Virtual Reality as a Learning Tool in Anatomy Education

By Megan O’Connor, Instructional Designer in the UCSF School of Medicine

At its best, educational technology solves a learning challenge. At its worst, it’s an expensive trend with little educational value. As instructional designers in the School of Medicine at UCSF, the question “What learning challenge does virtual reality address?” is of significant interest to us as we explore the role of virtual reality (VR) in our curriculum. Fortunately, over the last few months, we’ve discovered promising ways VR addresses unique learning challenges in the anatomy classroom.

Virtual reality allows you to explore spatial relationships in a way that is practically impossible with cadavers alone. In VR, you can view detailed human figures that are standing or even moving like a patient might be.

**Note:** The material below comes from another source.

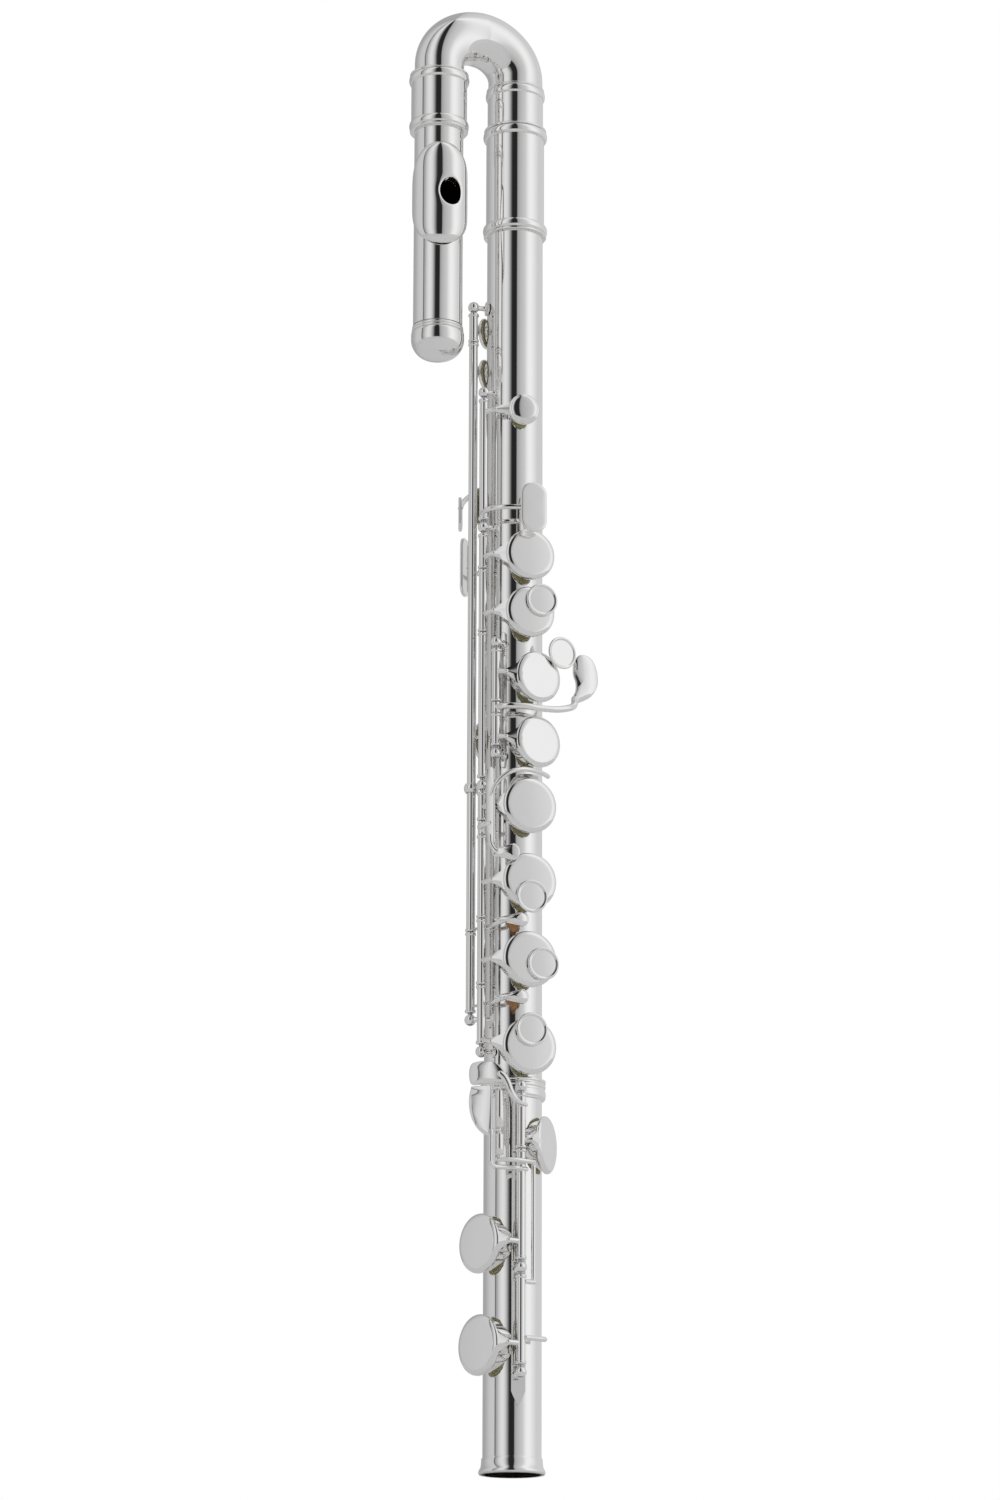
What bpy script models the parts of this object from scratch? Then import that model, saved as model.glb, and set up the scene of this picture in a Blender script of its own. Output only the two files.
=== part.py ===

You can hide or reveal individual organ systems for a better perspective of deeper layers, easily pull apart anatomical components to understand how they are positioned within the body, and quickly reset components to their correct location. You can hide everything but the skeleton and walk 360° around the figure to get a view of the front and back of the spinal column. You can lean in for a close-up view of a hip joint, or show the nervous system to reveal the way nerves innervate a knee. You can even see context-sensitive labels and descriptions for any structure you select.

It’s true that the figures in VR don’t look exactly like cadavers. Instead, they resemble medical illustrations of ideal figures, but body components are accurate enough in rendering and location to be helpful to medical students. VR offers a 3D life-like perspective that simply is not possible on a flat 2D screen and VR dissections are infinitely repeatable.  

VR does not and should not replace time spent working with cadavers under the guidance of teachers, but it appears to be an excellent supplement to anatomy education especially when the experience of VR is paired with team discussion and guided lesson plans provided by anatomy faculty.